With all this politics going on the only people who suffers will be those learning the art. Power and money will change alot of people.

All I'm concern is to learn as much as I can whether it is from WT, WC or VT. Sharing of ideas is how we grow which is a important part of the art which is why I thoroughly enjoy this forum.


----------



## Tensei85 (Jul 19, 2009)

I'm originally from Ving Tsun Museum so we had a wide array of Wing Chun that was taught. 

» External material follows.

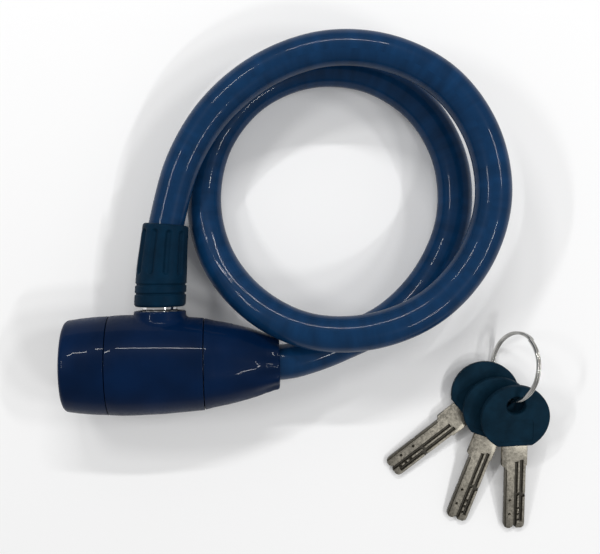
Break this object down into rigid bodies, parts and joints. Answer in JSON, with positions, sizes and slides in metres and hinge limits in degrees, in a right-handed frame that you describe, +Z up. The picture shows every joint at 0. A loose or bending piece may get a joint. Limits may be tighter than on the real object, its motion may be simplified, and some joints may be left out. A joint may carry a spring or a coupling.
{
  "type": "cable lock",
  "caption": "Key-operated coiled cable lock: barrel housing with a tapered boot, pull-out plug in a fluted rubber grip, sheathed steel cable in a double loop, keys on a split ring.",
  "frame": {"origin": "on the surface that the lock lies on, under the middle of the housing and the keys together, leaving out the cable and its plug", "axes": "+X along the barrel from its key end to its cable end, +Y along the plug's pull-out direction, +Z up from the surface"},
  "size_m": [0.1666, 0.1729, 0.034],
  "materials": {
    "housing_navy": "glossy navy moulded shell",
    "sheath_navy": "glossy, slightly translucent navy sheath",
    "grip_rubber": "matte navy rubber",
    "head_navy": "satin navy moulded head",
    "cast_zinc": "as cast",
    "nickel": "nickel plate, milled",
    "chrome": "polished",
    "ring_steel": "bright drawn steel",
    "steel": "plain",
    "tumbler_brass": "turned"
  },
  "bodies": {
    "housing": {"end_cap": "housing_navy", "barrel_shell": "housing_navy", "boot_cone": "housing_navy", "lock_body": "cast_zinc", "socket_bush": "steel", "cylinder_pin": "steel", "ferrule_pin": "steel", "cylinder_shell": "nickel", "cable_ferrule": "steel", "cable_sheath": "sheath_navy", "cable_core": "steel", "driver_pin_1": "tumbler_brass", "driver_pin_2": "tumbler_brass", "driver_pin_3": "tumbler_brass", "driver_pin_4": "tumbler_brass", "pin_spring_1": "steel", "pin_spring_2": "steel", "pin_spring_3": "steel", "pin_spring_4": "steel"},
    "cylinder": {"cylinder_plug": "nickel", "plug_clip": "steel", "drive_pin": "steel", "key_pin_1": "tumbler_brass", "key_pin_2": "tumbler_brass", "key_pin_3": "tumbler_brass", "key_pin_4": "tumbler_brass"},
    "bolt": {"locking_bolt": "steel"},
    "shackle": {"shackle_pin": "chrome", "plug_ferrule": "steel", "grip_sleeve": "grip_rubber"},
    "key_ring": {"split_ring": "ring_steel"},
    "key_1": {"key_head_1": "head_navy", "key_blade_1": "nickel"},
    "key_2": {"key_head_2": "head_navy", "key_blade_2": "nickel"},
    "key_3": {"key_head_3": "head_navy", "key_blade_3": "nickel"}
  },
  "joints": [
    {"name": "key_turn", "type": "hinge", "parent": "housing", "child": "cylinder", "pos_m": [-0.08272, 0.02192, 0.017], "axis": [1, 0, 0], "range_deg": [0, 90]},
    {"name": "bolt_slide", "type": "slide", "parent": "housing", "child": "bolt", "axis": [0, 0, -1], "range_m": [0, 0.00398]},
    {"name": "plug_pull", "type": "slide", "parent": "housing", "child": "shackle", "axis": [0, 1, 0], "range_m": [0, 0.026], "deforming": ["cable_sheath", "cable_core"]},
    {"name": "keys_lift", "type": "slide", "parent": "housing", "child": "key_ring", "axis": [0, 0, 1], "range_m": [0, 0.08]},
    {"name": "key_1_swing", "type": "hinge", "parent": "key_ring", "child": "key_1", "pos_m": [0.06698, 0.01082, 0.0047], "axis": [-0.0607, -0.0469, 0.9971], "range_deg": [-45, 8]},
    {"name": "key_2_swing", "type": "hinge", "parent": "key_ring", "child": "key_2", "pos_m": [0.06808, 0.00742, 0.00865], "axis": [-0.055, -0.151, 0.987], "range_deg": [-8, 5]},
    {"name": "key_3_swing", "type": "hinge", "parent": "key_ring", "child": "key_3", "pos_m": [0.07133, 0.00552, 0.0131], "axis": [0.0085, -0.2553, 0.9668], "range_deg": [-5, 45]}
  ],
  "couplings": [
    {"joint": "bolt_slide", "follows": "key_turn", "m_per_rad": 0.0025209}
  ]
}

It went from the Moy Yat-Ip Ching Wing Chun: through Benny Meng
Chi Sim Weng Chun- Andreas Hoffmann
Hokkien Eng Chun- Kenneth Lin
Hung Fa Yi Wing Chun- Garrett Gee

But now as far as Wing Chun it's Garrett Gee- Hung Fa Yi Wing Chun- and Wudang Pai

and also Henry Chung- Tong Long Quan

And that's it...


----------



## zepedawingchun (Jul 19, 2009)

First 4 years, Zepeda, Bill Wong, Moy Yat, Jip Man.

Last 22 years, Zepeda, Francis Fong, Jiu Wan, Chan Mim, Chan Wah Shun.


----------



## zepedawingchun (Jul 20, 2009)

Tensei85 said:


> . . . . .Hung Fa Yi Wing Chun- Garrett Gee
> 
> But now as far as Wing Chun it's Garrett Gee- Hung Fa Yi Wing Chun- and Wudang Pai


 
Tensei85, I have the book written by Garrett Gee Sifu and Benny Meng Sifu titled 'Shaolin Kung Fu'.  Found it quite by accident and didn't realize it was about WC until I opened it just to see what Shaolin Kung Fu was.  It's a very good book, what I would call required reading for anyone training in WC.


----------



## Tensei85 (Jul 20, 2009)

zepedawingchun said:


> Tensei85, I have the book written by Garrett Gee Sifu and Benny Meng Sifu titled 'Shaolin Kung Fu'.  Found it quite by accident and didn't realize it was about WC until I opened it just to see what Shaolin Kung Fu was.  It's a very good book, what I would call required reading for anyone training in WC.



I agree, its a great read! And has a lot of interesting views even from a history viewpoint. However as with anything I'm never the type of person to say that one lineage is more accurate or has more merit than another. As far as that line of thought, I try to stay subjective and take interesting views from other lineages and practitioners as well. So for myself I believe we all have a piece of the puzzle known as "Wing Chun" and we all deserve mutual respect and even more to share our knowledge of Wing Chun. I know that's way off topic lol, but it's just something that's been on my mind lately.


----------



## profesormental (Jul 21, 2009)

Mine is Ip Man-Jiu Wan-Jason Lau  line with extra heavy emphasis on fighting. Also learned a lot from training in Ip Man-Leung Sheung-Ng Wah Sum-C.K. Chow lineage, heavy emphasis on correct positioning and movement.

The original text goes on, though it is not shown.